TASK OBJECTIVE: Set down the material below in full, matching it exactly.

-- START OF DATA LINES --

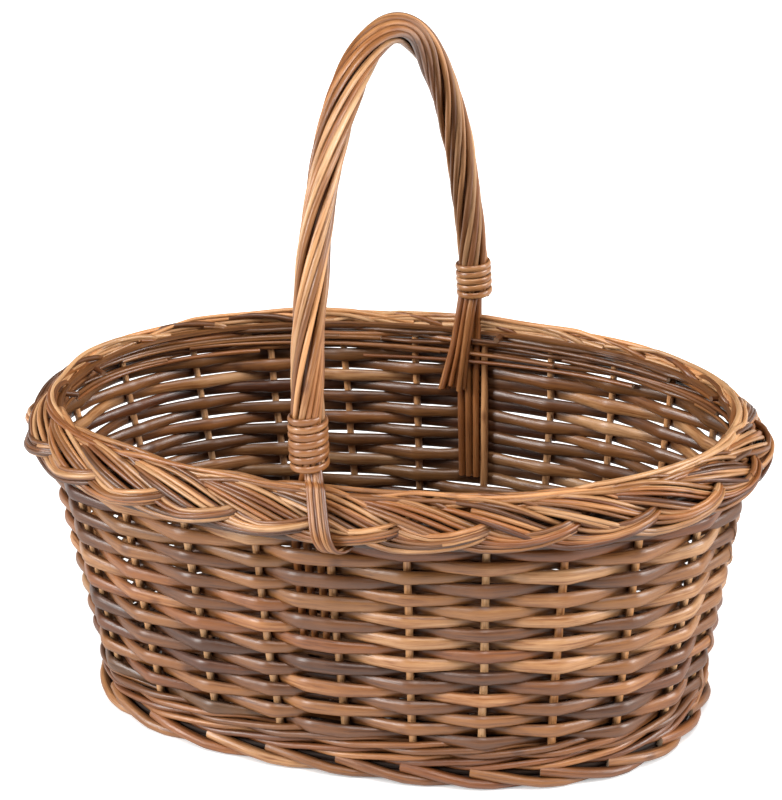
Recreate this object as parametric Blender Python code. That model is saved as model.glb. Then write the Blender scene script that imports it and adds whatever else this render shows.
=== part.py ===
"""Oval willow foraging basket with a plaited rim and a roped bow handle.

The basket is modelled rod by rod. X runs along its length, Y across it, under the handle,
and Z up from the surface that the foot stands on.
"""
import math

import bmesh
import bpy
import numpy as np
from mathutils import Vector

MM = 0.001

# The wall is an oval of upright stakes that leans outward as it rises.
STAKE_COUNT = 24
WALL_FOOT_LENGTH = 339 * MM
WALL_FOOT_WIDTH = 220 * MM
WALL_TOP_LENGTH = 388 * MM
WALL_TOP_WIDTH = 248 * MM
WALL_TOP_HEIGHT = 157 * MM
FOOT_OVAL_EXPONENT = 2.5
RIM_OVAL_EXPONENT = 2.0
OVAL_SAMPLES = 1440
WELD_DISTANCE = 0.01 * MM
SHARP_EDGE = math.radians(50)

# Rods, by their work in the weave
STAKE_DIAMETER = 6.4 * MM
WEAVER_DIAMETER = 5.8 * MM
WALE_DIAMETER = 5.6 * MM
BASE_STICK_DIAMETER = 5.2 * MM
BASE_WEAVER_DIAMETER = 4.8 * MM
CLEARANCE = 0.3 * MM
BUTT_GAP = 0.6 * MM
TIP_SHARE = 0.86
KINK_PASSES = 4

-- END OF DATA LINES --

WRITTEN ANSWER:
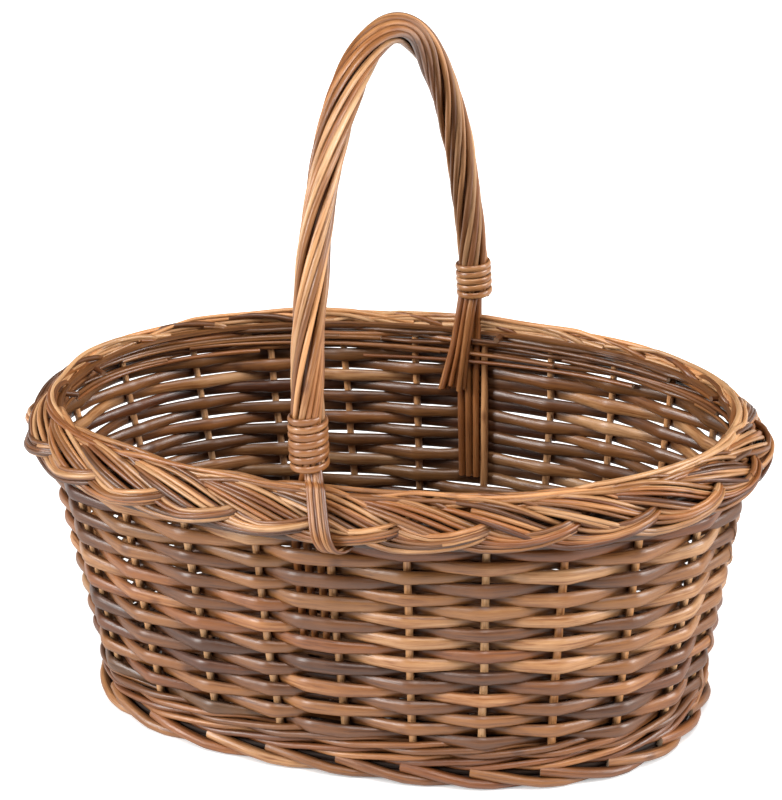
Recreate this object as parametric Blender Python code. That model is saved as model.glb. Then write the Blender scene script that imports it and adds whatever else this render shows.
=== part.py ===
"""Oval willow foraging basket with a plaited rim and a roped bow handle.

The basket is modelled rod by rod. X runs along its length, Y across it, under the handle,
and Z up from the surface that the foot stands on.
"""
import math

import bmesh
import bpy
import numpy as np
from mathutils import Vector

MM = 0.001

# The wall is an oval of upright stakes that leans outward as it rises.
STAKE_COUNT = 24
WALL_FOOT_LENGTH = 339 * MM
WALL_FOOT_WIDTH = 220 * MM
WALL_TOP_LENGTH = 388 * MM
WALL_TOP_WIDTH = 248 * MM
WALL_TOP_HEIGHT = 157 * MM
FOOT_OVAL_EXPONENT = 2.5
RIM_OVAL_EXPONENT = 2.0
OVAL_SAMPLES = 1440
WELD_DISTANCE = 0.01 * MM
SHARP_EDGE = math.radians(50)

# Rods, by their work in the weave
STAKE_DIAMETER = 6.4 * MM
WEAVER_DIAMETER = 5.8 * MM
WALE_DIAMETER = 5.6 * MM
BASE_STICK_DIAMETER = 5.2 * MM
BASE_WEAVER_DIAMETER = 4.8 * MM
CLEARANCE = 0.3 * MM
BUTT_GAP = 0.6 * MM
TIP_SHARE = 0.86
KINK_PASSES = 4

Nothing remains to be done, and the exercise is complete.